There is no ground for the exceptions alleging error in the definitions of insanity given to the jury. Under the law of this State, the test is mental capacity or the want of it sufficient to distinguish moral or legal right from moral or legal wrong, and to recognize the particular act charged as morally or legally wrong. State v. Bundy, 24 S.C. 439; State v. Alexander, 30 S.C. 94, 9 S.E. 266; State v. McIntosh, 39 S.C. 97, 17 S.E. 446. The Court explicitly so instructed the jury.
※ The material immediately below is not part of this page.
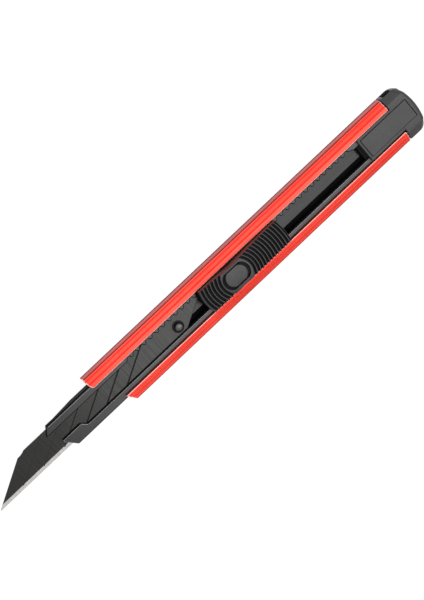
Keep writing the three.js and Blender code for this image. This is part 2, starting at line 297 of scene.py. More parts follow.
def anodised(name, dark, light, rough, metallic=0.55):
    """Anodised extruded aluminium: a fine grain with faint lines along the extrusion."""
    n = Nodes(name)
    n.set(Metallic=metallic, Coat_Weight=0.12, Coat_Roughness=0.25, IOR=1.5)
    grain = n.noise(9000, detail=2)
    lines = n.noise(2600, stretch=(0.012, 1, 1), detail=2)
    cloud = n.noise(90, detail=2)
    n.link(n.ramp(cloud, [(0.3, dark), (0.7, light)]), n.shader.inputs["Base Color"])
    n.link(n.spread(lines, rough - 0.05, rough + 0.06), n.shader.inputs["Roughness"])
    first = n.bump(grain, 0.000012, 0.35)
    n.link(n.bump(lines, 0.00001, 0.3, first), n.shader.inputs["Normal"])
    return n.material


def black_steel(name, dark, light, rough, specular=0.5, across=(0.03, 1, 1)):
    """Steel with a black coating, brushed under it."""
    n = Nodes(name)
    n.set(Metallic=0.0, IOR=1.5, Specular_IOR_Level=specular)
    brushed = n.noise(2200, stretch=across, detail=3)
    cloud = n.noise(160, detail=3)
    n.link(n.ramp(cloud, [(0.32, dark), (0.68, light)]), n.shader.inputs["Base Color"])
    n.link(n.spread(brushed, rough - 0.05, rough + 0.07), n.shader.inputs["Roughness"])
    n.link(n.bump(brushed, 0.000008, 0.3), n.shader.inputs["Normal"])
    return n.material


def bright_steel(name, colour, rough, across=(1, 0.03, 1)):
    """Bare steel, brushed or ground across."""
    n = Nodes(name)
    n.set(Metallic=1.0)
    brushed = n.noise(3500, stretch=across, detail=3)
    paler = tuple(min(1, c * 1.25) for c in colour)
    n.link(n.ramp(brushed, [(0.3, colour), (0.7, paler)]), n.shader.inputs["Base Color"])
    n.link(n.spread(brushed, rough - 0.05, rough + 0.1), n.shader.inputs["Roughness"])
    n.link(n.bump(brushed, 0.00001, 0.3), n.shader.inputs["Normal"])
    return n.material


def plastic(name, dark, light, rough, specular=0.5):
    """Black moulded plastic with the fine spark texture of its mould."""
    n = Nodes(name)
    n.set(Metallic=0.0, IOR=1.5, Specular_IOR_Level=specular)
    spark = n.noise(5200, detail=2, rough=0.6)
    cloud = n.noise(220, detail=2)
    n.link(n.ramp(cloud, [(0.3, dark), (0.7, light)]), n.shader.inputs["Base Color"])
    n.link(n.spread(spark, rough - 0.05, rough + 0.08), n.shader.inputs["Roughness"])
    n.link(n.bump(spark, 0.000022, 0.4), n.shader.inputs["Normal"])
    return n.material


RED = anodised("anodised_red", (0.74, 0.048, 0.031), (0.82, 0.060, 0.039), 0.30, metallic=0.92)
# A darker copy of the red, painted on the handle's sides as shade
RED_SIDE_SHADE = anodised("anodised_red_painted_side_shade", (0.42, 0.028, 0.026), (0.50, 0.036, 0.032), 0.4, metallic=0.72)
# A dark red painted as shade on the ledge under each facet and on the lower side of the handle
RED_PAINTED_SHADE = plastic("anodised_red_painted_shade", (0.13, 0.022, 0.022), (0.17, 0.028, 0.028), 0.5, 0.04)
# A pale pink: partly the bare cut edge of the front rim, partly a painted highlight there and along the
# opening's edges
RED_CUT_AND_HIGHLIGHT = anodised("anodised_cut_edge_and_painted_highlight", (0.90, 0.50, 0.45), (0.98, 0.60, 0.54), 0.3, metallic=0.25)
CHANNEL = black_steel("channel_black", (0.005, 0.005, 0.005), (0.010, 0.010, 0.010), 0.19)
# A grey painted as a highlight on the channel's rounded edges
CHANNEL_EDGE_HIGHLIGHT = black_steel("channel_painted_edge_highlight", (0.15, 0.15, 0.15), (0.23, 0.23, 0.23), 0.3, 0.8)
# A darker black painted as shade on the channel's inner floor
CHANNEL_FLOOR_SHADE = black_steel("channel_floor_painted_shade", (0.002, 0.002, 0.002), (0.004, 0.004, 0.004), 0.2, 0.4)
# A near-black painted as shade on the channel's shadowed faces and scallop edges
CHANNEL_SHADE = black_steel("channel_painted_shade", (0.001, 0.001, 0.001), (0.002, 0.002, 0.002), 0.5, 0.04)
BLADE = black_steel("blade_black", (0.0025, 0.0022, 0.0015), (0.0045, 0.004, 0.003), 0.17, 0.4,
                    across=(1, 0.04, 1))
BLADE_FAINT = black_steel("blade_faint_score", (0.001, 0.001, 0.001), (0.002, 0.002, 0.002), 0.3, 0.32)
# The scores' own dark colour, also painted as shade for the dark line along the blade's rear end
BLADE_SCORE_AND_REAR_SHADE = black_steel("blade_score_and_painted_rear_shade", (0.002, 0.002, 0.002), (0.004, 0.004, 0.004), 0.6, 0.2)
GROUND = bright_steel("ground_steel", (0.46, 0.45, 0.44), 0.3)
STEEL = bright_steel("plain_steel", (0.012, 0.012, 0.012), 0.35, across=(0.05, 1, 1))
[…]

The Court adopted the first sentence but refused to charge the italicized portion of the following request: "The jury are further instructed that the essence of the alleged offense is the intentional cheating and defrauding of another by knowingly making a false pretense. So if you conclude that the defendant did obtain money and did so with the intention of returning the same without a fraudulent intent, he would not be guilty." The Court had again and again charged that the element of fraud was essential to the crime charged; and the rejected sentence was confusing in that it might have been thought by the jury to mean that the defendant could not be convicted even if he obtained the money by a false pretense with a fraudulent intent to deprive the owner of it and convert it to his own use, if he had the purpose at some time in the future to return it.
The other exceptions were not relied on and they are too hypercritical to require special notice.
It is the judgment of this Court that the judgment of the Circuit Court be affirmed.